Но, боже мой! Кем она была окружена! Это были трагики-любители, в числе которых первенствовал и, тряхнув стариной, свирепствовал наш мученик драматического искусства, пресловутый Александр Иванович Храповицкий. Понятное дело, каково ей было возиться с такими Агамемнонами, Тезеями и Язонами. И все-таки, несмотря на окружающий ее персонал, на преклонные ее лета, — ей было тогда уже 62 года, — были минуты, когда как будто прозвучат давно, давно знакомые мне звуки ее дивного голоса; как будто из-под пепла блеснет на мгновение искорка того божественного огня, который во время оно воспламенял эту великую художницу!
… Он [Судовщиков] особенно восхищался Семеновой, когда юна еще была в низшем классе, т. е. проходила роли с князем Шаховским и не попала в высший, т. е. на руки Гнедичу. Однажды Судовщиков приходит ко мне утром как будто чем-то встревоженный.
— Что такое произошло у вас?
— А что?
— Как что? Разве ты не знаешь? Ведь Аменаида-то наша вчера на репетиции волком завыла.
— Как завыла и отчего?
— Ну, полно притворяться, будто и в самом деле не знаешь?
— Право, не знаю.
— Да на репетицию был приглашен и Гнедич и явился с нотами в руках.
— Что ты говоришь, любезный! Будь это не поутру, а после обеда, так я подумал бы…
— Что тут думать? Честью уверяю, услышишь сам сегодня; не узнаешь Семеновой: воет, братец ты мой, что твоя кликуша. […]
Я побежал к Шаховскому, прося Судовщикова обождать меня.
— Скажите, что такое говорил мне Судовщиков? […]
— А то, братец, что нашей Катерине Семеновне и ее штату не понравились мои советы: вот уж с неделю как она учится у Гнедича, и вчера на репетиции я ее не узнал.

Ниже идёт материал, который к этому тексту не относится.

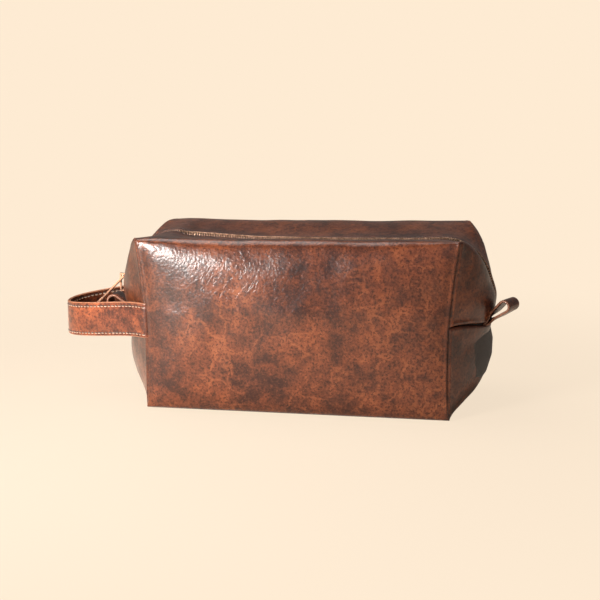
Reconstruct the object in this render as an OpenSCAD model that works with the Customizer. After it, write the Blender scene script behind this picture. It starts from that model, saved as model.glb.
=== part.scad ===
// Boxed-corner kit bag: soft leather shell, zip over the top, side handle and two end tabs.
// Origin: centre of the flat base. X runs along the bag, the handle end is -X, Y goes to the back, Z is up.

/* [Bag] */
// Length between the upright end seams, at the corners
bag_l = 240; // [200:1:280]
// Width from front face to back face
bag_w = 118; // [90:1:140]
// Height of the four top corners
bag_h = 134; // [110:1:160]
// How far each end puffs out past its upright seams
end_bulge = 28; // [15:1:40]
// How far the upright seams bow in at mid-height
seam_bow = 5; // [0:0.5:10]
// Height of the level seam across each end
seam_z = 67; // [50:1:80]
// Height at which the walls fold outwards when the mouth is opened
fold_z = 84; // [80:1:95]
// Fold radius along the base
base_fold_r = 6; // [4:0.5:12]
// Fold radius along the top edges
top_fold_r = 7; // [4:0.5:12]

/* [Layers] */
// Thickness of the leather
leather_t = 2; // [1.2:0.1:3]
// Depth of the lining's outer face below the leather's surface
lining_depth = 3.4; // [3.4:0.1:4]
// Thickness of the lining
lining_t = 0.4; // [0.3:0.1:1]

/* [Zip] */
// How far the closed zip lies below the top corners
zip_drop = 3; // [1:0.5:8]
// Radius of the zip's bend at each end
zip_r = 43; // [30:1:55]
// Half the gap between the two leather edges
zip_edge = 5; // [4:0.5:8]
// Tooth pitch along each side
tooth_pitch = 3; // [2:0.1:4]
// Tooth size along the zip
tooth_l = 1.7; // [1:0.1:2]
// Half the width of the closed chain
chain_half = 3; // [2.5:0.1:3.5]
// Angle of the slider's lower end below the widest point of the bend
slider_lo = 11; // [8:1:14]
// Angle of the slider's upper end above it
slider_hi = 7.5; // [6:0.5:9]

/* [Handle and tabs] */
// Width of the strap
strap_w = 27; // [20:1:32]
// Thickness of each of the two strap layers
strap_t = 1.2; // [0.9:0.1:1.6]
// Reach of the strap loop beyond its sewn ends
strap_reach = 80; // [60:1:95]
// Droop of the strap's far end
strap_droop = 7; // [0:1:15]
// Width of each end tab
tab_w = 17; // [12:1:22]
// Leather thickness of each end tab
tab_t = 1.8; // [1.2:0.1:2.4]
// Stitch spacing on the strap and beside the zip
stitch_pitch = 4; // [3:0.1:5]

/* [Hidden] */
hl = bag_l / 2;
hw = bag_w / 2;
zip_z = bag_h - zip_drop;
arc_z = zip_z - zip_r;
arc_x = hl + end_bulge - zip_r;
low_r = 46;
low_z = 43;
low_x = hl - sqrt(low_r * low_r - low_z * low_z);
split = 12;
gap = 0.15;
tape_top = leather_t + 0.5;
tape_bot = tape_top + 0.35;
tooth_top = 0.4;
tooth_bot = leather_t + 0.42;
strap_z = 68.9;
strap_root_x = 117.8;
strap_root_y = hw + 2.6;
strap_pivot_x = strap_root_x + strap_w / 2;
pull_deg = 5.5;
pull_r = zip_r + 3;
leather = [0.45, 0.25, 0.16];
leather_dark = [0.33, 0.19, 0.13];
cloth = [0.16, 0.13, 0.12];
tape_col = [0.25, 0.17, 0.12];
brass = [0.72, 0.55, 0.33];
thread = [0.24, 0.13, 0.09];

// ---- shape functions: o is the depth below the outer surface ----

function seam_x(z) = hl - seam_bow * 4 * z * (bag_h - z) / (bag_h * bag_h);
function wall_y(z, o) = z < base_fold_r
    ? hw - base_fold_r + sqrt(max(0, pow(base_fold_r - o, 2) - pow(base_fold_r - z, 2)))
    : hw - o;
function crest_x(z, o) = z < seam_z
    ? low_x + sqrt(max(0, pow(low_r - o, 2) - pow(z - low_z, 2)))
    : arc_x + sqrt(max(0, pow(zip_r - o, 2) - pow(z - arc_z, 2)));
function swell(w) = w < 1 ? sin(90 * w) : 1;
function ease(w) = w < 1 ? (1 - cos(180 * w)) / 2 : 1;

// A point on the left end at height z: u runs from -1 at the front seam to 1 at the back seam.
function end_point(z, u, o) =
    let (yw = wall_y(z, o), y = u * yw, w = (yw - abs(y)) / (yw - zip_edge),
         xs = seam_x(z) - o)
    [-(xs + (crest_x(z, o) - xs) * swell(w)), y, z];

// The edge that the upper panels hang from is numbered i = 0 to n_cols: up the left seam, round the fold,
// along the top edge, and down the right side.
n_seam = 6;
n_fold = 4;
n_top = 7;
n_half = n_seam + n_fold;
n_cols = 2 * n_half + 2 * n_top - 1;
deg_lo = asin((fold_z + gap - arc_z) / zip_r);
deg_mid = 34;
deg_hi = 50;

function left_edge(i, o) =
    i <= n_seam
    ? let (t = i / n_seam, z0 = fold_z + gap, z = z0 + (bag_h - top_fold_r - z0) * t)
      [-(seam_x(z) - o), -(hw - o), z]
    : i <= n_half
    ? let (a = 90 * (i - n_seam) / n_fold, z = bag_h - top_fold_r + (top_fold_r - o) * sin(a))
      [-(seam_x(z) - o), -(hw - top_fold_r + (top_fold_r - o) * cos(a)), z]
    : let (t = (i - n_half) / (n_top - 1))
      [-(seam_x(bag_h) - o) * (1 - t) - (arc_x - 6) * t, -(hw - top_fold_r), bag_h - o];
function left_zip(i, o) =
    let (a = i <= n_seam ? deg_lo + (deg_mid - deg_lo) * i / n_seam
           : i <= n_half ? deg_mid + (deg_hi - deg_mid) * (i - n_seam) / n_fold
           : deg_hi + (90 - deg_hi) * (i - n_half) / (n_top - 1))
    [-(arc_x + (zip_r - o) * cos(a)), arc_z + (zip_r - o) * sin(a)];
function flip_x(p) = len(p) == 3 ? [-p[0], p[1], p[2]] : [-p[0], p[1]];
last_left = n_half + n_top - 1;
function edge(i, o) = i <= last_left ? left_edge(i, o) : flip_x(left_edge(n_cols - i, o));
function zip(i, o) = i <= last_left ? left_zip(i, o) : flip_x(left_zip(n_cols - i, o));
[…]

Хотят, чтоб в неделю она была Жорж: заставили петь и растягивать стихи… Грустно и жаль, а делать нечего; бог с ними!
Я возвратился к себе и просил Судовщикова объяснить все в подробности. Он рассказал мне, что на репетиции встретил его Гнедич с тетрадкой в руках и пригласил послушать новую дикцию Семеновой.
— Я обомлел от удивления, — продолжал Судовщиков. «Чему ж удивляетесь вы?» — сказал мне с самодовольством Гнедич. «Вот, батюшка, как учить должно». И тут, развернув тетрадь, показал мне роль, в которой все слова были то подчеркнуты, то надчеркнуты, смотря по тому, где должно было возвышать или понижать голос, а между слов в скобках сделаны были замечания и примечания, например: с восторгом, с презрением, нежно, с исступлением, ударив себя в грудь, подняв руку, опустив глаза и пр. […]
Все это я рассказываю для удостоверения, что Семенова изменила свою дикцию только с 1810 года, что она первая запелав русской трагедии и что до нее хотя и читали стихи на сцене не так, как прозу, но с некоторым соблюдением метра, однакож вовсе не пели; что нововведение Семеновой растягивать стихи и делать на словах продолжительные ударения привилось от неправильно понятой дикции актрисы Жорж и вовсе не было одобряемо нашими старыми и опытными актерами, которые остались непричастны этому недостатку, несмотря на весь успех, который приобрела Семенова певучею своею декламациею.